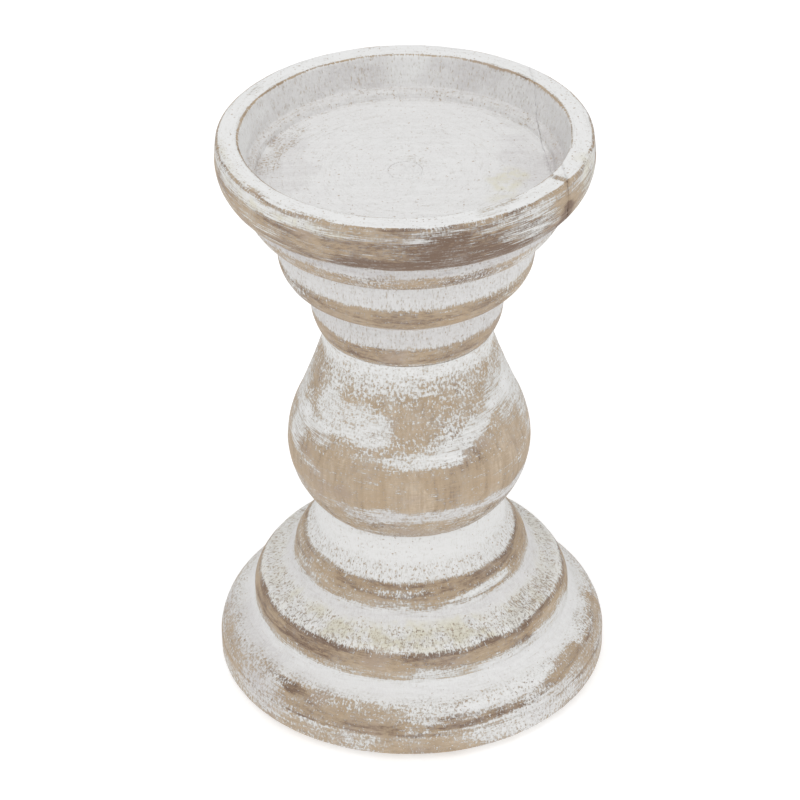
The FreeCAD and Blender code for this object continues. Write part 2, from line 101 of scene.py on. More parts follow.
@dataclass(frozen=True)
class Waves:
    """A smooth random field over space, about -1 to 1: the mean of seeded plane waves.

    Each wave is the sine of (point . wave vector + phase).  The vectors point every way, and
    their lengths lie round 2 pi over the wavelength.  LENGTHS bounds how far round, and STRENGTH
    brings the sum to about -1 to 1.
    """

    LENGTHS = (0.6, 1.6)
    STRENGTH = 0.7

    seed: int
    wavelength: float
    count: int = 26

    def at(self, points: Array) -> Array:
        """The field at each point.

        Args:
            points: an array whose last axis is x, y, z in millimetres.

        Returns:
            One number for each point.
        """
        draw = np.random.default_rng(self.seed)
        ways = draw.normal(size=(self.count, 3))
        ways /= np.linalg.norm(ways, axis=1, keepdims=True)
        ways *= (2.0 * math.pi / self.wavelength) * draw.uniform(*self.LENGTHS, (self.count, 1))
        phases = draw.uniform(0.0, 2.0 * math.pi, self.count)
        total = np.sin(points @ ways.T + phases).sum(axis=-1)
        return total * math.sqrt(2.0 / self.count) * self.STRENGTH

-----

■ Problem to work on ■
What are the exact lines from the beginning of the material through the line containing "STRENGTH = 0.7"? Write out those lines alone.

■ Exercise output ■
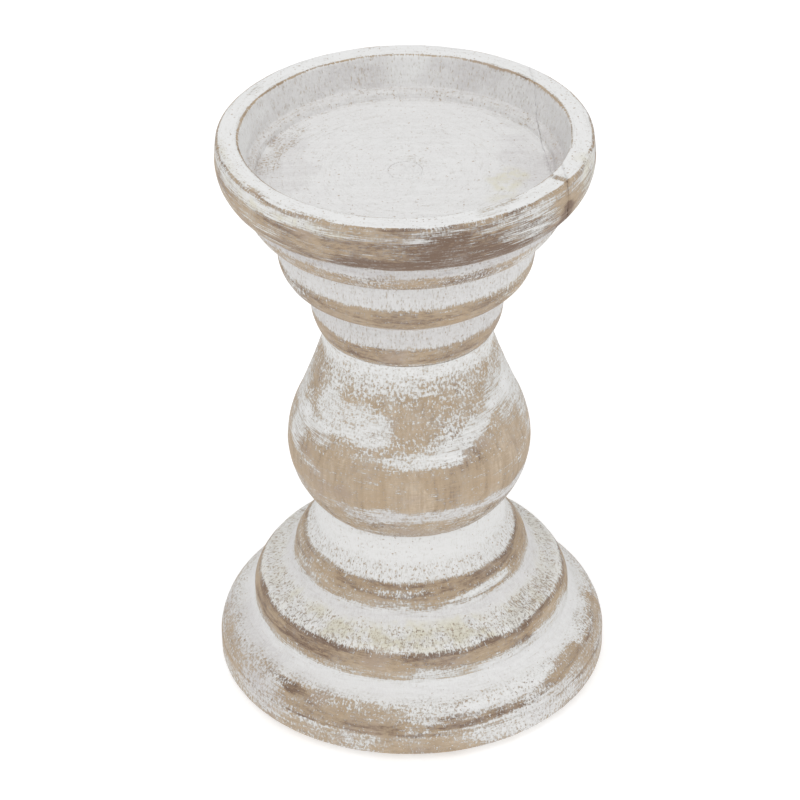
The FreeCAD and Blender code for this object continues. Write part 2, from line 101 of scene.py on. More parts follow.
@dataclass(frozen=True)
class Waves:
    """A smooth random field over space, about -1 to 1: the mean of seeded plane waves.

    Each wave is the sine of (point . wave vector + phase).  The vectors point every way, and
    their lengths lie round 2 pi over the wavelength.  LENGTHS bounds how far round, and STRENGTH
    brings the sum to about -1 to 1.
    """

    LENGTHS = (0.6, 1.6)
    STRENGTH = 0.7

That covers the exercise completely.